Read the material below and count the lines holding the string "from". Give that count with nothing added.

━━━━━━━━

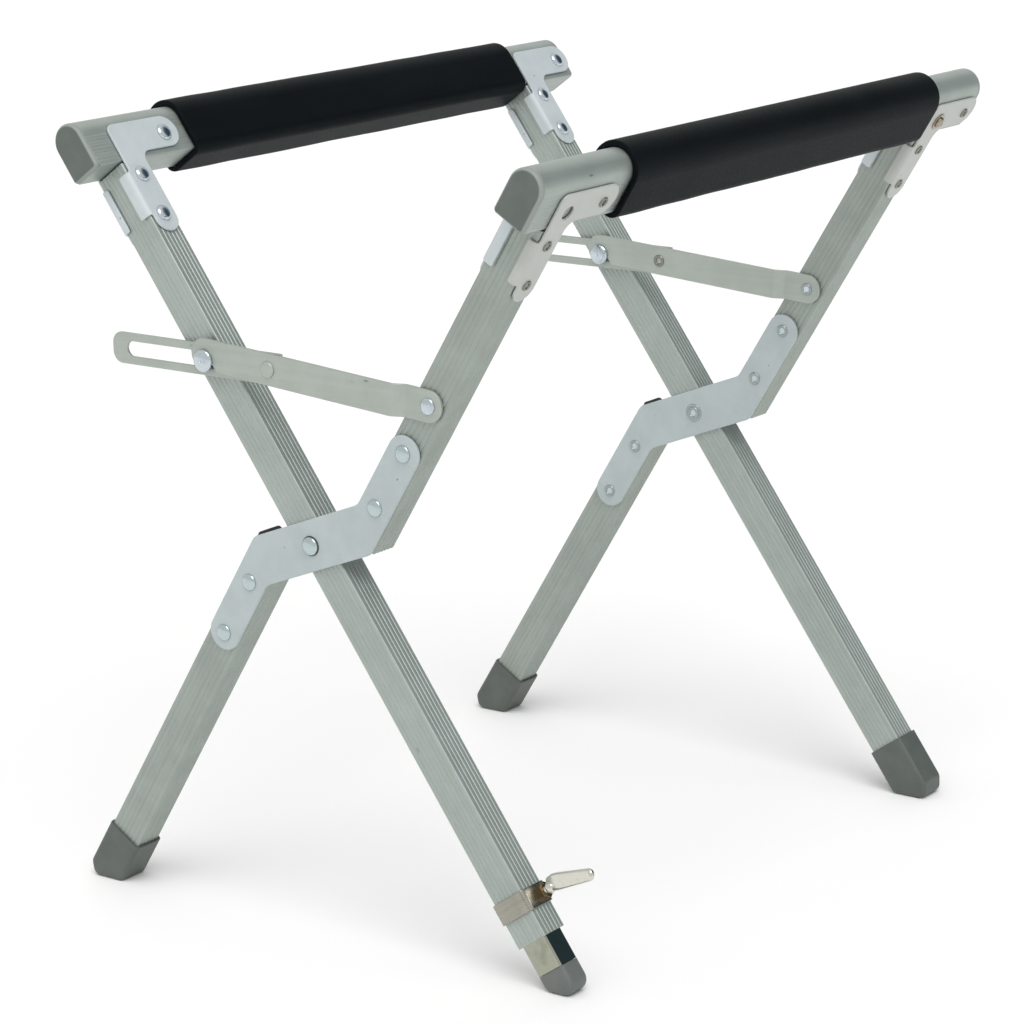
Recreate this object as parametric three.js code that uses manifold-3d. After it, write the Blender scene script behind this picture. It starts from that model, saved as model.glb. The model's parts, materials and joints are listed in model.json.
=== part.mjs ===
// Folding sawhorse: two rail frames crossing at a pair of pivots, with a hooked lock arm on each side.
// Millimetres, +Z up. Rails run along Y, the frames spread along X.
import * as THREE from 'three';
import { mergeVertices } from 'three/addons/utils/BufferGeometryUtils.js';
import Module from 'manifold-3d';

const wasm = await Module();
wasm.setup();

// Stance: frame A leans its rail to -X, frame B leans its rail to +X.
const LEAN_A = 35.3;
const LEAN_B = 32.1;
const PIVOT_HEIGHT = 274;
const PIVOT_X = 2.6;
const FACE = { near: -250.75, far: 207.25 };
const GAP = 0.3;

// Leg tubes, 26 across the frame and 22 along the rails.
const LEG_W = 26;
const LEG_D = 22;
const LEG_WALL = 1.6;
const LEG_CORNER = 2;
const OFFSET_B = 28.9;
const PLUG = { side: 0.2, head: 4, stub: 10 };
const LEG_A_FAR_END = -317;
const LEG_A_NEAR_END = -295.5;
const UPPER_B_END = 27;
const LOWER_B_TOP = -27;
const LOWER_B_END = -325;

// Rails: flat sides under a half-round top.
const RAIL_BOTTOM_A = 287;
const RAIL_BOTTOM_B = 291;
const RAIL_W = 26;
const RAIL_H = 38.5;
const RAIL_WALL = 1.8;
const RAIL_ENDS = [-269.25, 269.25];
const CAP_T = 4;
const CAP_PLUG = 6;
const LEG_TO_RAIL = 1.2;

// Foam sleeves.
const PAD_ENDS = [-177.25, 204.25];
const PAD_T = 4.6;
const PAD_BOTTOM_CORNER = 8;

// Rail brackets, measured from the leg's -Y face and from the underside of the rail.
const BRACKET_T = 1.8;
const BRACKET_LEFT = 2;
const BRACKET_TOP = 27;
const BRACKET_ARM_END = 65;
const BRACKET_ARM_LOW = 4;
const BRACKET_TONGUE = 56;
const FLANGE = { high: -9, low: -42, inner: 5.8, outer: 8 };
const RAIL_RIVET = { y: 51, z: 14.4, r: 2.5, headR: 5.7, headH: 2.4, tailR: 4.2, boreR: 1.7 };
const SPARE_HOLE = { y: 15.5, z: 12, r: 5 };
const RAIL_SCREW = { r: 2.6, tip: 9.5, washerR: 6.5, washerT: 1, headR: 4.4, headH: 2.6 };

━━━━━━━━

Exercise answer — 5